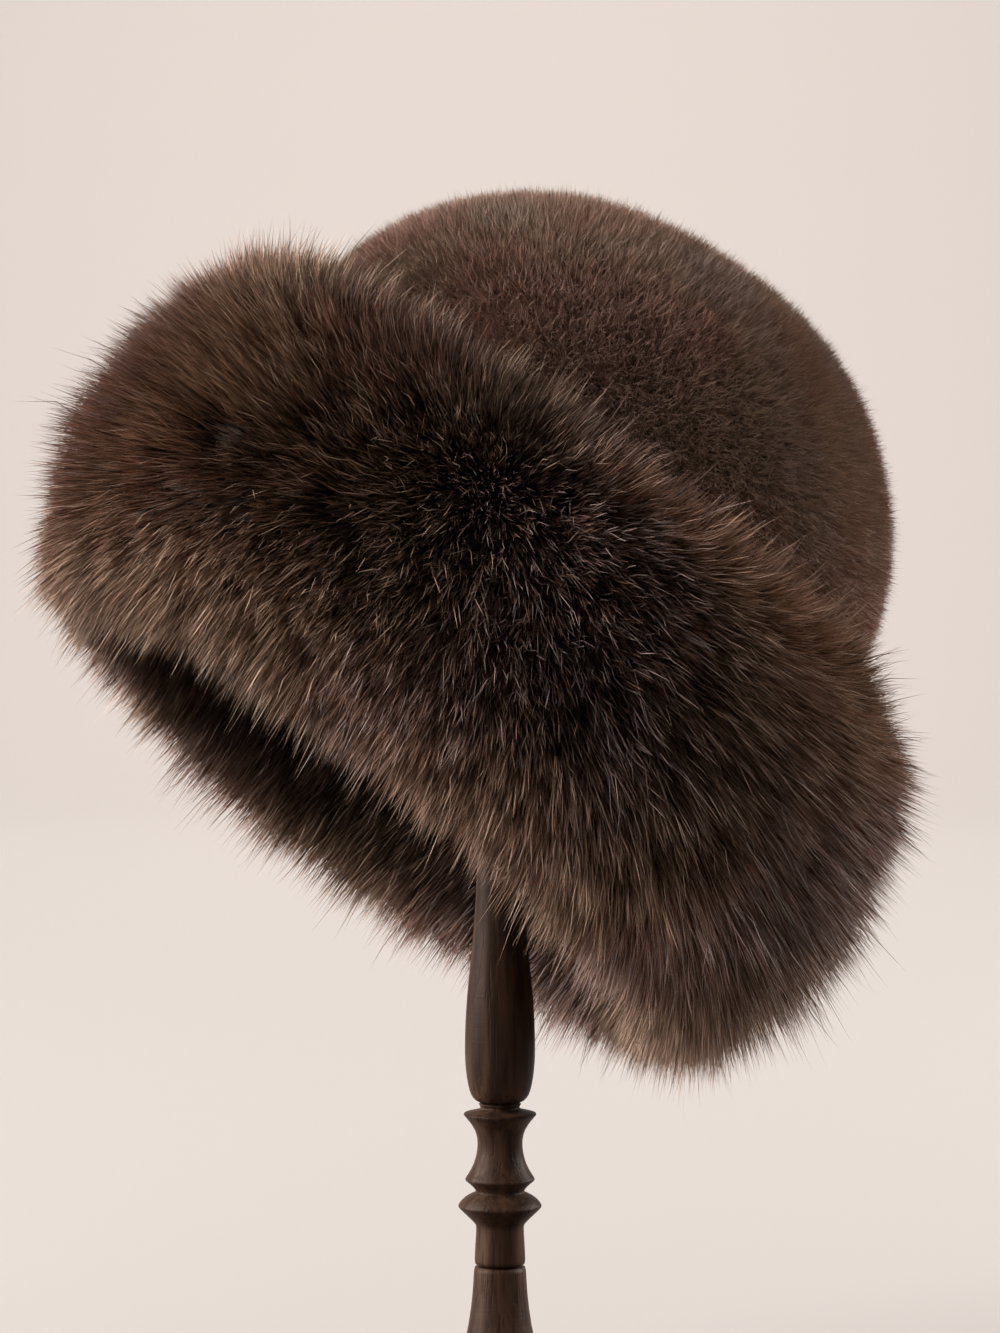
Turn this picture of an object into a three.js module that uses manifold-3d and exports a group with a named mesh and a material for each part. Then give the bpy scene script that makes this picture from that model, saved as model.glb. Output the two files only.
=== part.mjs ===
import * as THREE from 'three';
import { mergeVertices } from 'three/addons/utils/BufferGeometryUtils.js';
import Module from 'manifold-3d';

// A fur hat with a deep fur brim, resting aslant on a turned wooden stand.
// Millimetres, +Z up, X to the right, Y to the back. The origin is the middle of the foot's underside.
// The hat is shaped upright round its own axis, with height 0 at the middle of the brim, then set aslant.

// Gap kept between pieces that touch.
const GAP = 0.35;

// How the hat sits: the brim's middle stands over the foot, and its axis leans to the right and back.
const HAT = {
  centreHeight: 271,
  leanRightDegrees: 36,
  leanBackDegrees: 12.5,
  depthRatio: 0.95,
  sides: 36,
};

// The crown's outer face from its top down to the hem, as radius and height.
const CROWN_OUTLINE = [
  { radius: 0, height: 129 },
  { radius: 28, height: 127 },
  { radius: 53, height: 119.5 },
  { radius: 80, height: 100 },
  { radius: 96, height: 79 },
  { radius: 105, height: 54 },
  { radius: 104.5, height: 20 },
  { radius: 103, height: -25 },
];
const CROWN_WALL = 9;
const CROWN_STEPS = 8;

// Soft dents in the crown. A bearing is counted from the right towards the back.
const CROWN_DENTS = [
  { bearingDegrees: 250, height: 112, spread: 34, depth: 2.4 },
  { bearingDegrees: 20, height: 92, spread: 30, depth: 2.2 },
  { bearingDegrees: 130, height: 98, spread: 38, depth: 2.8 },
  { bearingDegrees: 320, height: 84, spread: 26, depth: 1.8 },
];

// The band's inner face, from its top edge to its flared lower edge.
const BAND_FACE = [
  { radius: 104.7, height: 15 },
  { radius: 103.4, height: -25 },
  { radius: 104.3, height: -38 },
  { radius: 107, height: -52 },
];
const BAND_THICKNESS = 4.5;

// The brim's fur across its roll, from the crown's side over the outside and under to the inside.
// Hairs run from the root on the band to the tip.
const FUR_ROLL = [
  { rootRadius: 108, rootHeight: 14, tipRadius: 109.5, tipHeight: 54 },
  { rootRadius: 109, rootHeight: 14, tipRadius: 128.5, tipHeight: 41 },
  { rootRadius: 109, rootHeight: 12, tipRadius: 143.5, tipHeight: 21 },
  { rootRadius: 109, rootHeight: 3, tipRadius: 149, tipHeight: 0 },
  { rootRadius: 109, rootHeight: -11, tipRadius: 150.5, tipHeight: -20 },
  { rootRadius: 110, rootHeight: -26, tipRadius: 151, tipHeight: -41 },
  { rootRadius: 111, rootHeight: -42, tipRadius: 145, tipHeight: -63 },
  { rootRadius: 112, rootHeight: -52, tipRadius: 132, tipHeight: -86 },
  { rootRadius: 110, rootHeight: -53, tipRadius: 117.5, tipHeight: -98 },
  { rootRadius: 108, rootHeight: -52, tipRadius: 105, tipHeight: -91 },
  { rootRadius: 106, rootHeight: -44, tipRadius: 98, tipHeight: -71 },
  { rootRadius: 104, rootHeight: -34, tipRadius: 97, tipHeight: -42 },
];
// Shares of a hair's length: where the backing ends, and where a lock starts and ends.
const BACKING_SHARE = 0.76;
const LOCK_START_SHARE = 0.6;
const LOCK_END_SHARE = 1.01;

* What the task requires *
Pick every line with "part" in it and copy it.

* Expected output *
Turn this picture of an object into a three.js module that uses manifold-3d and exports a group with a named mesh and a material for each part. Then give the bpy scene script that makes this picture from that model, saved as model.glb. Output the two files only.
=== part.mjs ===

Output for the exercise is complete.